It appears that there’s a perception within Westminster that Sustainable Urban Drainage Systems (SuDS) offer a magic wand approach to sustainable water management and will undo all of the issues we have faced in recent years with flooding and the contamination of watercourses.
The focus and recent trend has been to promote the use of above ground solutions, such as balancing ponds, swales and reed beds and use the natural topography of the land to deal with surface water run-off and excess stormwater.
This viewpoint doesn’t go anywhere near far enough in terms of the actions and requirements needed to successfully achieve a good standard of sustainable water management.
By focusing too much on above ground solutions, we run the risk of exposing gaps within the industry in terms of the experience and expertise to design and build these soft SUDS solutions to appropriate standards.
Do we have the necessary number of designers, specialist contractors and groundworkers with the appropriate knowledge to implement above ground drainage solutions?

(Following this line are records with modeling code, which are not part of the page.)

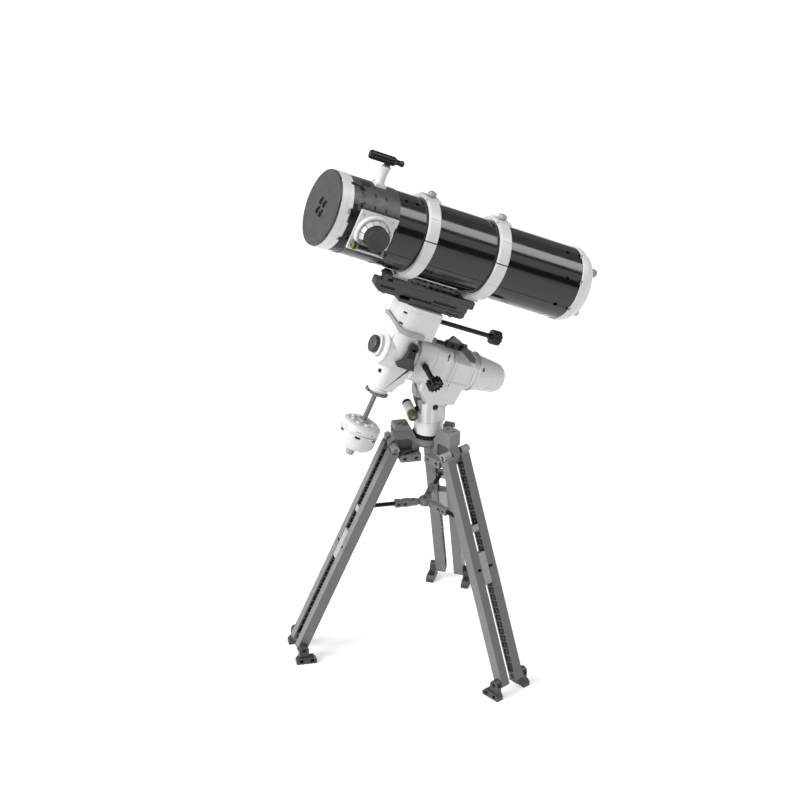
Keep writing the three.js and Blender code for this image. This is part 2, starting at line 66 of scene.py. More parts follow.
MM = 0.001
DEG = math.pi / 180
TURN = 2 * math.pi
STUD = 8.0            # pitch of the bricks' studs
AXLE = 2.4            # radius of a cross axle
PIN_BORE = 2.8        # radius of the bores that pins turn in
AXIS_BORE = 6.4       # radius of the bores for the mount's main axles
BEAM = 11.2           # width of a stand rail, and its distance from the leg's middle
STRIP = 3.9           # half the width of the studded strip in a rail
RAIL_SPLIT = -128.0   # where a rail's two beams meet, down from the leg's pivot
RAIL_SEAMS = (-62.0, -190.0)
TUBE_H = 125.4        # the tube's axis above the polar axis
TUBE_BORE = 36.8
TUBE_RADIUS = 40.0
FINE = 256            # sides of the parts that are turned about the tube's axis
FOCUSER_X = -99.5
FINDER_X = -95.5
FINDER_Z = 68.6
HEAD_X = -2.0         # centre of the declination head's round front
HEAD_RADIUS = 22
RING_SPLIT = 77.0     # where the tube rings part, in degrees from the top towards the camera
PANEL_ANGLES = [22.5 + 45 * k for k in range(8)]
CAP_PITCH = 5.2


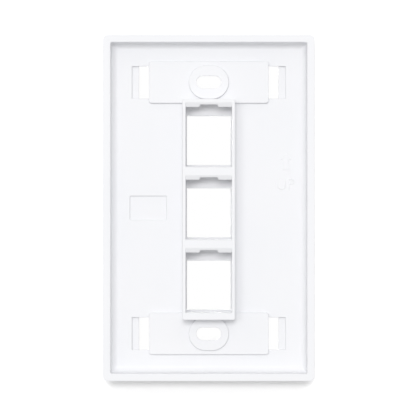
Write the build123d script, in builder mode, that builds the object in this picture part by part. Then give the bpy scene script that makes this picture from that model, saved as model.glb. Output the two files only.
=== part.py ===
# Three-port keystone faceplate for a single-gang wall box, moulded in one piece.
# The room is at -Y and the wall at +Y. The origin is midway between the two box screws, in the plane
# of the rim that meets the wall. Depths are measured from that plane towards the room.
import os

from build123d import *

os.makedirs("parts", exist_ok=True)

# Plate, a standard single-gang outline
plate_width = 69.85
plate_height = 114.3
plate_depth = 7.8
outline_radius = 1.5
front_edge_radius = 3.2
draft_angle = 2
face_wall = 2.0
rim_width = 2.45
hollow_corner_radius = 0.5
rim_root_radius = 2.0
rim_edge_radius = 0.25

# Label pockets, one over each box screw, with a clip-in window's slots at their ends
screw_spacing = 83.34
label_width = 46.3
label_height = 12.0
label_depth = 1.4
label_radius = 0.6
label_back_margin = 0.9
label_back_rise = 1.2
label_back_radius = 0.8
snap_slot_width = 3.33
snap_slot_height = 10.7
hook_seat_width = 2.35
hook_seat_depth = 0.9

# Box screw slots, with a long countersink in front and an oval boss behind
screw_slot_length = 8.2
screw_slot_width = 4.2
head_seat_margin = 1.4
head_seat_depth = 1.6
boss_length = 13.2
boss_height = 11.1
boss_rise = 1.0

# Port column, which stands past the rim into the box
port_count = 3
port_web = 2.55
port_drop = 1.6
port_inner_width = 15.25
column_side_wall = 1.05
column_top_wall = 1.15
column_bottom_wall = 2.55
column_rise = 2.0
column_corner_radius = 0.65

# One port: the front opening, the latch ledge over it and the tab hook under it
opening_width = 14.5
opening_height = 16.3
latch_clearance = 2.75
tab_clearance = 0.6
catch_depth = 1.8
ledge_overhang = 1.5
ledge_nose = 1.2
hook_height = 1.5
hook_lead = 0.3
notch_mouth_width = 6.3
notch_top_width = 5.7
notch_height = 0.8

# Mould insert mark, a shallow blank recess beside the column
insert_width = 12.2
insert_height = 8.0
insert_radius = 0.4
insert_depth = 0.5
insert_side_place = 20.1

# Small edges, and how far a cut runs past the face it leaves
edge_break = 0.12
front_lip_radius = 0.3
overrun = 1.0

# Places worked out from the sizes above
hollow_width = plate_width - 2 * rim_width
hollow_height = plate_height - 2 * rim_width
hollow_depth = plate_depth - face_wall
root_depth = plate_depth - face_wall / 2
label_floor_depth = plate_depth - label_depth
label_back_width = label_width - 2 * snap_slot_width
label_back_height = label_height + 2 * label_back_margin
lip_margin = 2 * front_lip_radius
boss_top_depth = hollow_depth - label_back_rise - boss_rise

ledge_height = opening_height / 2 + latch_clearance
cavity_height = ledge_height + ledge_overhang
hook_tip_height = -opening_height / 2 - tab_clearance
tab_floor_height = hook_tip_height - hook_height
catch_face_depth = catch_depth - column_rise

port_pitch = opening_height + latch_clearance + ledge_overhang + tab_clearance + hook_lead + port_web
column_width = port_inner_width + 2 * column_side_wall
port_span = (port_count - 1) * port_pitch
column_top = port_span / 2 + cavity_height + column_top_wall - port_drop
column_bottom = hook_tip_height - column_bottom_wall - port_span / 2 - port_drop
column_height = column_top - column_bottom
column_centre = (column_top + column_bottom) / 2
port_heights = [port_span / 2 - port_drop - port_pitch * index for index in range(port_count)]
label_heights = [screw_spacing / 2, -screw_spacing / 2]

# Section plane through a port: across it runs the depth, and up it the height
section_plane = Plane(origin=(0, 0, 0), x_dir=(0, -1, 0), z_dir=(-1, 0, 0))


# Plateau behind a label recess, which keeps the face's wall even
with BuildPart() as label_back:
    with BuildSketch(Plane.XZ.offset(root_depth)):
        RectangleRounded(label_back_width, label_back_height, label_back_radius)
    extrude(amount=hollow_depth - label_back_rise - root_depth)
    chamfer(label_back.faces().sort_by(Axis.Y)[-1].edges(), edge_break)

# Oval boss round a screw slot, behind the countersink
with BuildPart() as screw_boss:
    with BuildSketch(Plane.XZ.offset(root_depth)):
        SlotOverall(boss_length, boss_height)
    extrude(amount=boss_top_depth - root_depth)
    chamfer(screw_boss.faces().sort_by(Axis.Y)[-1].edges(), edge_break)

# Countersunk screw slot, cut from the label recess's floor to the boss's top
with BuildPart() as screw_passage:
    with BuildSketch(Plane.XZ.offset(label_floor_depth + overrun)):
        SlotOverall(screw_slot_length, screw_slot_width)
    extrude(amount=boss_top_depth - label_floor_depth - 2 * overrun)
    with BuildSketch(Plane.XZ.offset(label_floor_depth)) as head_seat:
        SlotOverall(screw_slot_length + 2 * head_seat_margin, screw_slot_width + 2 * head_seat_margin)
    with BuildSketch(Plane.XZ.offset(label_floor_depth - head_seat_depth)) as seat_foot:
        SlotOverall(screw_slot_length, screw_slot_width)
    loft(sections=[head_seat.sketch, seat_foot.sketch], ruled=True)

# Walls of the column, before its ports are cut
with BuildPart() as port_column:
    with BuildSketch(Plane.XZ.offset(root_depth)):
        with Locations((0, column_centre)):
            RectangleRounded(column_width, column_height, column_corner_radius)
    extrude(amount=-column_rise - root_depth)
    chamfer(port_column.faces().sort_by(Axis.Y)[-1].edges(), edge_break)

# Front opening of one port, with a soft lip where it meets the face
with BuildPart() as port_window:
    with BuildSketch(Plane.XZ.offset(plate_depth)):
        Rectangle(opening_width + 2 * lip_margin, opening_height + 2 * lip_margin)
    extrude(amount=overrun)
    with BuildSketch(Plane.XZ.offset(plate_depth)):
        Rectangle(opening_width, opening_height)
    extrude(amount=-face_wall - overrun)
    lip_plane = port_window.faces().filter_by(Axis.Y).sort_by(Axis.Y)[1]
    fillet(lip_plane.inner_wires()[0].edges(), front_lip_radius)

# Label recess in the face, with the same soft lip
with BuildPart() as label_recess:
    with BuildSketch(Plane.XZ.offset(plate_depth)):
        Rectangle(label_width + 2 * lip_margin, label_height + 2 * lip_margin)
    extrude(amount=overrun)
    with BuildSketch(Plane.XZ.offset(plate_depth)):
        RectangleRounded(label_width, label_height, label_radius)
    extrude(amount=-label_depth)
    lip_plane = label_recess.faces().filter_by(Axis.Y).sort_by(Axis.Y)[1]
    fillet(lip_plane.inner_wires()[0].edges(), front_lip_radius)

# Space of one port, about its front opening's centre. The section has the latch ledge's slope and nose
# at the top, the pocket for a jack's fixed tab at the bottom, and the tab hook with its lead-in behind it
with BuildPart() as port_space:
    with BuildSketch(section_plane):
        with BuildLine():
            Polyline(
                (hollow_depth, cavity_height),
                (catch_face_depth, cavity_height),
                (catch_face_depth, ledge_height),
                (catch_face_depth - ledge_nose, ledge_height),
                (-column_rise, cavity_height),
                (-column_rise - overrun, cavity_height),
                (-column_rise - overrun, hook_tip_height - hook_lead),
                (-column_rise, hook_tip_height - hook_lead),
                (hook_lead - column_rise, hook_tip_height),
                (catch_face_depth, hook_tip_height),
                (catch_face_depth, tab_floor_height),
                (hollow_depth, tab_floor_height),
                close=True,
            )
        make_face()
    extrude(amount=port_inner_width / 2, both=True)
    with BuildSketch(Plane.XZ.offset(-column_rise - overrun)):
        with BuildLine():
            Polyline(
                (notch_mouth_width / 2, ledge_height - overrun),
                (notch_mouth_width / 2, ledge_height),
                (notch_top_width / 2, ledge_height + notch_height),
                (-notch_top_width / 2, ledge_height + notch_height),
                (-notch_mouth_width / 2, ledge_height),
                (-notch_mouth_width / 2, ledge_height - overrun),
                close=True,
            )
        make_face()
    extrude(amount=catch_depth + overrun)

with BuildPart() as faceplate:
    # Rounded slab, hollow towards the wall
    with BuildSketch(Plane.XZ):
        RectangleRounded(plate_width, plate_height, outline_radius)
    extrude(amount=plate_depth, taper=draft_angle)
    fillet(faceplate.faces().sort_by(Axis.Y)[0].edges(), front_edge_radius)
    with BuildSketch(Plane.XZ):
        RectangleRounded(hollow_width, hollow_height, hollow_corner_radius)
    extrude(amount=hollow_depth, taper=draft_angle, mode=Mode.SUBTRACT)
    hollow_floor = faceplate.faces().filter_by(Axis.Y).sort_by(Axis.Y)[1]
    fillet(hollow_floor.edges(), rim_root_radius)
    rim_face = faceplate.faces().sort_by(Axis.Y)[-1]
    fillet(rim_face.inner_wires()[0].edges(), rim_edge_radius)

    # What stands up from the hollow's floor
    with Locations(*[(0, 0, height) for height in label_heights]):
        add(label_back.part)
        add(screw_boss.part)
    add(port_column.part)

    # Ports
    with Locations(*[(0, 0, height) for height in port_heights]):
        add(port_space.part, mode=Mode.SUBTRACT)
        add(port_window.part, mode=Mode.SUBTRACT)

    # Label recesses in the face, with a clip-in window's snap slots and the seats for its hooks
    with Locations(*[(0, 0, height) for height in label_heights]):
        add(label_recess.part, mode=Mode.SUBTRACT)
    with BuildSketch(Plane.XZ.offset(hollow_depth - label_back_rise - overrun)):
        with GridLocations(label_width - snap_slot_width, screw_spacing, 2, 2):
            Rectangle(snap_slot_width, snap_slot_height)
    extrude(amount=plate_depth, mode=Mode.SUBTRACT)
    with BuildSketch(Plane.XZ.offset(hollow_depth + hook_seat_depth)):
        with GridLocations(label_width + hook_seat_width - snap_slot_width, screw_spacing, 2, 2):
            Rectangle(hook_seat_width + snap_slot_width, snap_slot_height)
    extrude(amount=-hook_seat_depth - label_back_rise, mode=Mode.SUBTRACT)

    # Box screw slots
    with Locations(*[(0, 0, height) for height in label_heights]):
        add(screw_passage.part, mode=Mode.SUBTRACT)

    # Mould insert mark
    with BuildSketch(Plane.XZ.offset(hollow_depth)):
        with Locations((insert_side_place, 0)):
            RectangleRounded(insert_width, insert_height, insert_radius)
    extrude(amount=insert_depth, mode=Mode.SUBTRACT)

faceplate.part.label = "faceplate"
export_step(faceplate.part, "parts/faceplate.step")
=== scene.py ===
import math

import bmesh
import bpy
from bpy.props import FloatProperty, FloatVectorProperty, PointerProperty, StringProperty
from mathutils import Matrix, Vector


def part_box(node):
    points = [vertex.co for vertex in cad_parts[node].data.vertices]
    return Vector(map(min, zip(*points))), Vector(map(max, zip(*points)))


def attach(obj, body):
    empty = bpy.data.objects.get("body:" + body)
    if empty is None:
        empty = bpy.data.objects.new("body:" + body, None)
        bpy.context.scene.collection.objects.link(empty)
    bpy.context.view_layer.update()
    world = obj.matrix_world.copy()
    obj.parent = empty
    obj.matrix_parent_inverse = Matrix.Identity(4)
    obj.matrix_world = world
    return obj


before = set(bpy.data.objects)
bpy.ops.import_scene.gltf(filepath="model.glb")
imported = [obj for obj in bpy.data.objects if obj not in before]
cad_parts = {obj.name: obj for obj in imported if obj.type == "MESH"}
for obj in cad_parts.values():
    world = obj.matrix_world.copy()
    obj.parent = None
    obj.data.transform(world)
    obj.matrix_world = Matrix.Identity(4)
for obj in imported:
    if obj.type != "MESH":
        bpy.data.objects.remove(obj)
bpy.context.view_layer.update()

bl_info = {
    "name": "Keystone faceplate look",
    "version": (1, 0, 0),
    "blender": (4, 5, 0),
    "location": "View3D > Sidebar > Faceplate",
    "description": "Gives a moulded three-port faceplate its plastic, its raised UP mark and a "
                   "white photo stage",
    "category": "Object",
}

MM = 0.001
NODE = "faceplate"
BODY = "root"

cad_low, cad_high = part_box(NODE)

# The photo's frame, and the size of one of its pixels in the plane of the rim
PHOTO_PIXELS = 416
PIXEL = 0.330 * MM

# Corners nearer than this are one
SEAM = 0.0001 * MM

# How far behind the plate a ray starts that looks for its back
RAY_START = 1 * MM


def linear(hex_colour):
    """An sRGB hex colour as the linear colour that shaders and lamps take."""
    shares = [int(hex_colour[start:start + 2], 16) / 255 for start in (0, 2, 4)]
    return tuple(c / 12.92 if c <= 0.04045 else ((c + 0.055) / 1.055) ** 2.4 for c in shares)


class FaceplatePlastic(bpy.types.PropertyGroup):
    colour: FloatVectorProperty(
        name="Colour", description="The plastic's main colour", subtype="COLOR", min=0, max=1,
        default=linear("EEEEF0"))
    flow_colour: FloatVectorProperty(
        name="Flow colour", description="The colour of its faint flow clouds", subtype="COLOR",
        min=0, max=1, default=linear("EBECEF"))
    flow_size: FloatProperty(
        name="Flow size", description="How wide a flow cloud is", unit="LENGTH", default=24 * MM)
    smoothest: FloatProperty(
        name="Smoothest", description="The roughness where the skin is smoothest", min=0, max=1,
        default=0.52)
    roughest: FloatProperty(
        name="Roughest", description="The roughness in the middle of a flow cloud", min=0, max=1,
        default=0.6)
    grain_size: FloatProperty(
        name="Grain size", description="How wide a grain of the mould's texture is",
        unit="LENGTH", default=0.45 * MM)
    grain_height: FloatProperty(
        name="Grain height", description="How high the mould's texture stands", unit="LENGTH",
        default=0.004 * MM)
    edge_radius: FloatProperty(
        name="Edge radius", description="How far the plate's edges and corners look rounded",
        unit="LENGTH", default=0.3 * MM)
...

The truth is, if the appropriate solution isn’t used then the systems will fail and flooding will occur. We have seen good direction and guidance come from CIRIA, but this still leaves the industry with a potential gap in terms of the practical design, build and maintenance aspects of soft SUDS solutions.
There aren’t many above ground drainage schemes within the UK, so therefore there is the danger that Government is pushing the use of these solutions without the relevant experience within the industry to implement the appropriate elements.A holistic approach to water management is needed to ensure designers and engineers can implement the most appropriate solution for a particular project. The government’s current stance on drainage strategy appears to rule out below ground drainage solutions in favour of soft SUDS, without taking into consideration its effect on other policies.
For example, Planning Policy Statement 3 calls for housing densities of 30 dwellings per hectare, which in practice would be difficult to achieve if engineers and contractors followed the recommendations set by the government’s Future Water document, due to the land take required for an above ground soft SUDS solution.
This disconnect between two sets of Government recommendations creates a degree of uncertainty over whether a hard or soft SUDS solution is more appropriate.
The use of above ground, soft SUDS solutions on brownfield, inner city sites is just not practical and a complete tool kit must include above and below ground drainage solutions.